I love the color of your house drtygrl! The style too - what can be seen of it - is very pleasing. It all reminds me of a historical home that has always appealed to me in our town - same colors; same style.

From what can be seen in the angle of the photo, I'd put your bed in the pleasantly curved category. I've been thinking more about what makes the unpleasing curves unpleasing and why... I think it has a lot to do with the fact that our brains seek out and try to find meaning in patterns - even when a pattern doesn't really exist (e.g. a gambler on 'a lucky streak' :- ) So, the examples of annoying bed edges above (mine + Yardvaark's - and even some of d-d's non-bed-edge curves) that particulary bug me do so because they have such strong - real or implied - patterns that the pattern-seeking part of my brain is telling me I MUST focus on the line because it's probably significant. But the rational, conscious part of my brain is saying what's significant is the content behind the bed edge line and the larger scene around it. So it sets up, I think, an internal conflict that is annoying and distracting.

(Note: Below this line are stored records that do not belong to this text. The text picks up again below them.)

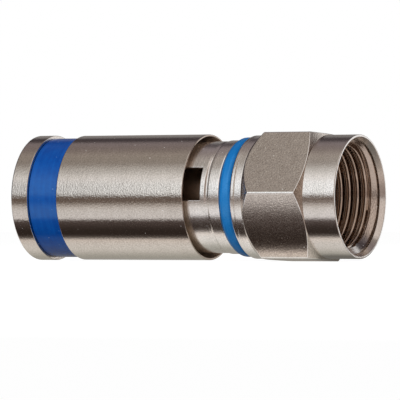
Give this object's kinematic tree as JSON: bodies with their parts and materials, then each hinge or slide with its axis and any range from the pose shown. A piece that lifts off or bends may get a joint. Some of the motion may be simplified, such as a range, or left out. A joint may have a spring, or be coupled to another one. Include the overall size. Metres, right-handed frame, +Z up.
{
  "type": "f connector",
  "caption": "Coaxial cable connector with a spinning hexagon coupling nut, a seal ring, a windowed body and a compression sleeve that slides home over it.",
  "frame": {"origin": "on the connector's axis at the seating plane, the front face of the post's flange inside the nut", "axes": "+X along the axis out of the coupling nut towards the port, +Z up, lying on its side as in the picture"},
  "size_m": [0.0318, 0.0126, 0.0114],
  "materials": {
    "nut_nickel": "turned brass, bright nickel plated, fine matt grain on the hexagon's flats",
    "post_nickel": "turned brass, nickel plated",
    "seal_rubber": "blue seal rubber, soft gloss",
    "body_nickel": "turned brass, bright nickel plated",
    "sleeve_nickel": "turned brass, bright nickel plated, fine turning lines",
    "band_plastic": "satin blue plastic",
    "ferrule_plastic": "natural white acetal"
  },
  "bodies": {
    "body": {"connector_body": "body_nickel", "post": "post_nickel", "seal_ring": "seal_rubber"},
    "nut": {"coupling_nut": "nut_nickel"},
    "sleeve": {"compression_sleeve": "sleeve_nickel", "colour_band": "band_plastic", "grip_ferrule": "ferrule_plastic"}
  },
  "joints": [
    {"name": "nut_spin", "type": "hinge", "parent": "body", "child": "nut", "pos_m": [0, 0, 0], "axis": [1, 0, 0], "continuous": true},
    {"name": "sleeve_slide", "type": "slide", "parent": "body", "child": "sleeve", "axis": [1, 0, 0], "range_m": [0, 0.0031]}
  ]
}
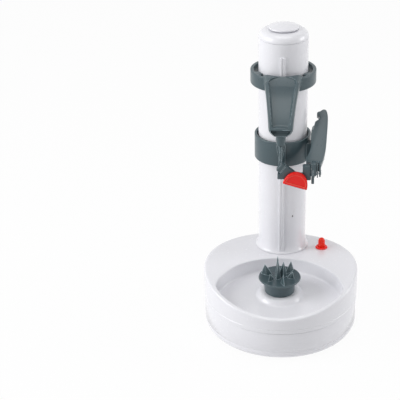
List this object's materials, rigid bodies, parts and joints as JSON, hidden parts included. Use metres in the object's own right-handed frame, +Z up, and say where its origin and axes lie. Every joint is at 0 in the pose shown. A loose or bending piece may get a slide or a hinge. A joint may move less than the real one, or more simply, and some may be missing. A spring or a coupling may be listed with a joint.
{
  "type": "electric fruit peeler",
  "caption": "Battery-driven upright fruit peeler: a motor in the round base turns the food holder and a lead screw that lowers a peeling blade down the column.",
  "frame": {"origin": "middle of the round base, on the surface that the rubber feet stand on", "axes": "+X to the right seen from the tray side, +Y from the tray towards the column, +Z up"},
  "size_m": [0.152, 0.1551, 0.2988],
  "materials": {
    "white_plastic": "glossy injection moulded white with a cool tint",
    "slate_plastic": "satin slate blue-grey",
    "red_plastic": "glossy red",
    "steel": "bright drawn steel",
    "brass": "turned brass",
    "rubber": "matt dark rubber",
    "gear_plastic": "natural acetal",
    "cell_jacket": "printed steel can, plain green",
    "black_plastic": "black switch housing",
    "circuit_board": "green board",
    "lead_sleeve": "red lead insulation"
  },
  "bodies": {
    "base": {"base_housing": "white_plastic", "bottom_pan": "white_plastic", "rubber_foot_1": "rubber", "rubber_foot_2": "rubber", "rubber_foot_3": "rubber", "rubber_foot_4": "rubber", "housing_screw_1": "steel", "housing_screw_2": "steel", "housing_screw_3": "steel", "housing_screw_4": "steel", "battery_cell_1": "cell_jacket", "battery_cell_2": "cell_jacket", "battery_cell_3": "cell_jacket", "battery_cell_4": "cell_jacket", "cell_contact_1": "steel", "cell_contact_2": "steel", "cell_contact_3": "steel", "cell_contact_4": "steel", "cell_contact_5": "steel", "gear_frame": "gear_plastic", "idler_pin": "steel", "step_pin": "steel", "motor": "steel", "spindle_bush": "brass", "spindle_seal": "rubber", "column_tube": "white_plastic", "column_cap": "white_plastic", "cap_plug": "white_plastic", "screw_foot_bush": "brass", "screw_top_bush": "brass", "button_collar": "red_plastic", "button_spring": "steel", "start_switch": "black_plastic", "circuit_board": "circuit_board", "limit_switch": "black_plastic", "motor_leads": "lead_sleeve"},
    "battery_door": {"battery_door": "white_plastic"},
    "motor_rotor": {"motor_pinion": "brass", "motor_shaft": "steel"},
    "step": {"step_gear": "gear_plastic"},
    "idler": {"idler_gear": "gear_plastic"},
    "screw": {"lead_screw": "steel", "screw_gear": "gear_plastic"},
    "spindle": {"spindle_shaft": "steel", "spindle_gear": "gear_plastic", "food_holder": "slate_plastic"},
    "carriage": {"peel_carriage": "slate_plastic", "follower_nut": "gear_plastic", "follower_screw": "steel", "arm_pivot_pin": "steel"},
    "arm": {"peel_arm": "slate_plastic", "arm_spring": "steel", "head_pin": "steel"},
    "head": {"blade_head": "slate_plastic", "blade_cartridge": "red_plastic", "peel_blade": "steel"},
    "food_arm": {"food_arm": "slate_plastic"},
    "prong": {"prong": "slate_plastic", "prong_axle": "steel"},
    "start_button": {"start_button": "red_plastic"}
  },
  "joints": [
    {"name": "spindle_spin", "type": "hinge", "parent": "base", "child": "spindle", "pos_m": [0, -0.0275, 0.06], "axis": [0, 0, 1], "range_deg": [0, 6401]},
    {"name": "screw_spin", "type": "hinge", "parent": "base", "child": "screw", "pos_m": [0, 0.0475, 0.06], "axis": [0, 0, 1], "range_deg": [0, 6401]},
    {"name": "idler_spin", "type": "hinge", "parent": "base", "child": "idler", "pos_m": [0, 0.01, 0.03], "axis": [0, 0, 1], "range_deg": [-6934.33, 0]},
    {"name": "step_spin", "type": "hinge", "parent": "base", "child": "step", "pos_m": [-0.02728, 0.02575, 0.03], "axis": [0, 0, 1], "range_deg": [0, 22187.67]},
    {"name": "motor_spin", "type": "hinge", "parent": "base", "child": "motor_rotor", "pos_m": [-0.05239, 0.02132, 0.04], "axis": [0, 0, 1], "range_deg": [-72107.67, 0]},
    {"name": "carriage_slide", "type": "slide", "parent": "base", "child": "carriage", "axis": [0, 0, 1], "range_m": [-0.08, 0]},
    {"name": "arm_swing", "type": "hinge", "parent": "carriage", "child": "arm", "pos_m": [0.036, 0.038, 0.18], "axis": [0, 0, 1], "range_deg": [0, 25], "stiffness_Nm_per_rad": 0.05},
    {"name": "head_tilt", "type": "hinge", "parent": "arm", "child": "head", "pos_m": [0.0243, 0.0025, 0.166], "axis": [1, 0, 0], "range_deg": [-12, 12]},
    {"name": "food_arm_slide", "type": "slide", "parent": "base", "child": "food_arm", "axis": [0, 0, 1], "range_m": [-0.045, 0.006]},
    {"name": "prong_spin", "type": "hinge", "parent": "food_arm", "child": "prong", "pos_m": [0, -0.0275, 0.2], "axis": [0, 0, 1], "continuous": true},
    {"name": "start_press", "type": "slide", "parent": "base", "child": "start_button", "axis": [0, 0, -1], "range_m": [0, 0.0015], "stiffness_N_per_m": 400, "deforming": ["button_spring"]},
    {"name": "door_swing", "type": "hinge", "parent": "base", "child": "battery_door", "pos_m": [0, 0.01325, 0.002], "axis": [1, 0, 0], "range_deg": [0, 90]}
  ],
  "couplings": [
    {"joint": "spindle_spin", "follows": "carriage_slide", "rad_per_m": -1396.3},
    {"joint": "screw_spin", "follows": "carriage_slide", "rad_per_m": -1396.3},
    {"joint": "idler_spin", "follows": "carriage_slide", "rad_per_m": 1512.6},
    {"joint": "step_spin", "follows": "carriage_slide", "rad_per_m": -4840.4},
    {"joint": "motor_spin", "follows": "carriage_slide", "rad_per_m": 15731}
  ]
}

Obviously, that pattern-seeking mental behavior can be used - as the artists in d-d's examples have done - to make an intense experience for the viewer by giving them a very strong pattern to look at and seek meaning in. But, from a garden perspective, it's the content of the bed that's important, so you don't want to do something with the edge that forces the viewer to look at the edge more intently than the rest. From the landscape perspective (in Yardvaark's sense of the word), the wiggly edge also dominates and distracts from whatever effects you were trying to achieve in the larger picture - unless you deliberately wanted to direct attention to that particulary pattern of line.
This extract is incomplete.